Well, not me! So far, I have enjoyed seeing each new development. I love the challenges that come with her growth, since each day I get to see just who this little person is becoming! So far, I haven't looked back fondly on her blob days. To be fair though, my kid is fairly well behaved, easy to tolerate, doesn't have a lot of discipline issues or health and/or behavioral problems, plus cute as a button and smart as a whip! And I love how she has helped me to grow up too.

I'm slightly ashamed at the amount of TV I let her watch, although it isn't strictly TV. She watches DVDs or the 'watch now' stuff on Netflix (like On Demand for some cable companies.) So at least she isn't getting her shows broken up by commercials. Thanks to Elmo, she can identify the letter Y ('Y is uh YAK!') and maybe a few random others and she can almost count to 20 (1 2 3 5 6 7 8 9 10 11 12 13 16 17 18.) Despite evidence to the contrary, she steadfastly refuses to believe in the existence of the number 4. Thanks to Dora, she can say 'Ayudame' (help me,) 'Embujen' (push,) 'Abre' (open') and a few others, as well as count to 6 in Spanish. Thanks to me, she knows that my farts are 'pushin air out uh mommy'sh bah-mum.' (pushing the air out of mommy's bottom) and that the chocolate stash is reachable if she pushes her kitchen stool over to the counter!

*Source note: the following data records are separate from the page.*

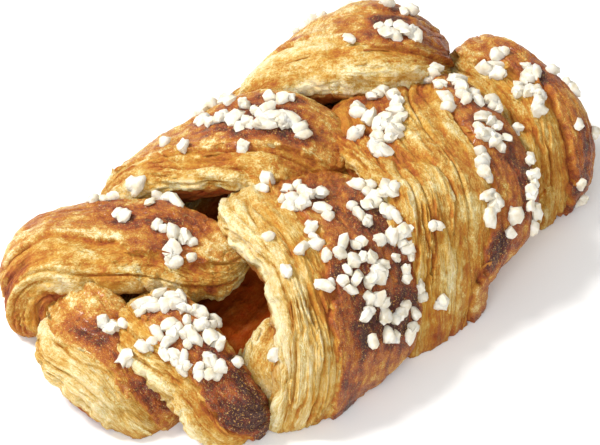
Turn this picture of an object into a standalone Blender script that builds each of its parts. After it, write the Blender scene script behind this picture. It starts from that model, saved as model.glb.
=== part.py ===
"""A braided danish pastry with pearl sugar, baked as one piece.

Three strands of layered dough are braided, so the top shows turns that lean
from both long sides towards the far end and dip under one another. Every turn
is a ribbon swept along its own middle line. The turns, a core that closes the
middle and the sugar nibs are joined into one solid with a flat base.

The long axis is X, with the folded near end at -X. Side turns lie at +Y,
front turns at -Y, and the base stands on Z = 0.
"""

import math
import random

import bmesh
import bpy
import numpy as np
from mathutils import Matrix, Vector
from mathutils.bvhtree import BVHTree

# The shapes below are in millimetres, the objects in metres
MM = 0.001

# Moves the loaf so that the middle of its base is the origin
LOAF_SHIFT = (5.0, -0.3, 0.0)

# Height of the line that the turns wrap round, and how oval their path round it is
AXIS_HEIGHT = 2.0
AXIS_OVAL = 1.4

# Roundness of a turn's section: 2 is an ellipse, more is squarer
SECTION_POWER = 2.4

# How much thinner a turn is at its lip than in its middle
LIP_THINNING = 0.12

# Facets along and around a turn
RINGS = 13
COLUMNS = 18

# Depth of the grooves between the layers that show on the lip side of a turn
LAYER_GROOVE = 0.8

# Length, width and height of a middling sugar nib, and how far it is sunk in
NIB_SIZE = (3.5, 2.8, 2.4)
NIB_SINK = 0.25
NIB_SEED = 7

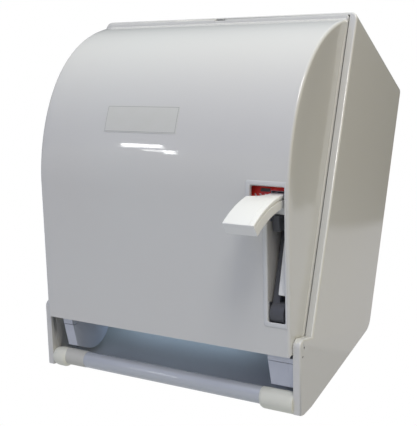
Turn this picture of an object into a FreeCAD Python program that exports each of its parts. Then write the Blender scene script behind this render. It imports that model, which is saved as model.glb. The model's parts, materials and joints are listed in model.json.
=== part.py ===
"""Lever paper towel dispenser for 203 mm rolls, modelled in millimetres.

+X is to the right seen from the front, -Y points away from the wall and +Z is up. Heights in the
named values are measured from the lowest point of the housing. save() moves every piece down by
MOUNT_Z, so that the origin of the written files is the centre of the wall screw pattern on the wall.
"""
import FreeCAD
import Part
import math
import os

V = FreeCAD.Vector

# Housing
WIDTH = 325.0
WALL = 3.0
RIM_Y = -147.5
RIM_BAND = 8.1
RIM_DEPTH = 5.0
RIM_OVER = 3.8
RIM_ROUND = 2.2
TOP_FALL = 36.4
TOP_CORNER = 8.0
REAR_ROUND = 18.0
EAR_TIP_Y = -149.4
EAR_FRONT_Y = -174.8
EAR_TOP = 76.0
EAR_ROUND = 8.0
EAR_FALL = 4.5
EAR_DROP = 1.3
DIMPLE = 2.4
DIMPLE_APART = 9.0
FLOOR_FRONT_Y = -127.0
FLOOR_FRONT_Z = 8.0
FLOOR_LEAN = 34.5
KEY_WIDTH = 13.5
KEY_HEIGHT = 2.7
# Wall fixing
MOUNT_Z = 240.0
HOLES_X = 200.0
HOLES_Z = 200.0
WALL_HOLE = 6.5
# Fits
RUN = 0.05
GAP = 0.3
COVER_GAP = 0.4
PLAY = 0.6
# Cover
HINGE_Y = -163.6
HINGE_Z = 60.4
HINGE_PIN = 6.0
HINGE_HEAD = 9.0
PIN_DEPTH = 6.0
HINGE_BOSS = 7.0
COVER_BELOW_HINGE = 7.5
COVER_BEFORE_HINGE = 10.0
FACE_HEIGHT = 146.1
FACE_REACH = 51.0
CROWN_Z = 403.0
CROWN_ANGLE = 24.6
LOWER_PULL = 38.0
UPPER_PULL = 120.0
COVER_ROUND = 2.5
COVER_CORNER = 2.5
LIP_HEIGHT = 3.5
SHROUD_FROM = 190.0
SHROUD_TO = 330.0
SHROUD_SEAT = 0.6
# Label place on the cover
LABEL_X = -23.0
LABEL_WIDTH = 91.2
LABEL_BOTTOM = 255.8
LABEL_HEIGHT = 28.8
SHEET = 0.3
# Lever, its carrier and its pivot
LEVER_Z = 95.3
LEVER_BEHIND_FACE = 11.8
LEVER_R = 118.4
LEVER_THICK = 13.4
LEVER_TIP = 37.0
PADDLE_REAR = 62.0
LEVER_REAR = 97.0
PADDLE_WIDTH = 33.2
ARM_WIDTH = 14.6
LEVER_ROUND = 1.2
HUB_R = 11.0
BOSS_R = 7.2
LEVER_PIN = 6.0
CARRIER_ROOM = 9.0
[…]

I read somewhere that the word 'fart' is considered offensive to many adults when said by a child, so I'm teaching her to call it gas. But when SHE farts, I praise her for getting the air out of her tummy through her bottom. (We've had many restless gassy nights where she wakes up crying and/or screaming until we help her rock and massage the gas out. Now we just give her Simethicone drops at bedtime, just as I've been taking the adult version almost nightly for my gas.) So when I fart, thats the kind of thing she says to me. I joke that she inherited my husband's looks, and my bowels! At least she got my mom's long eyelashes too!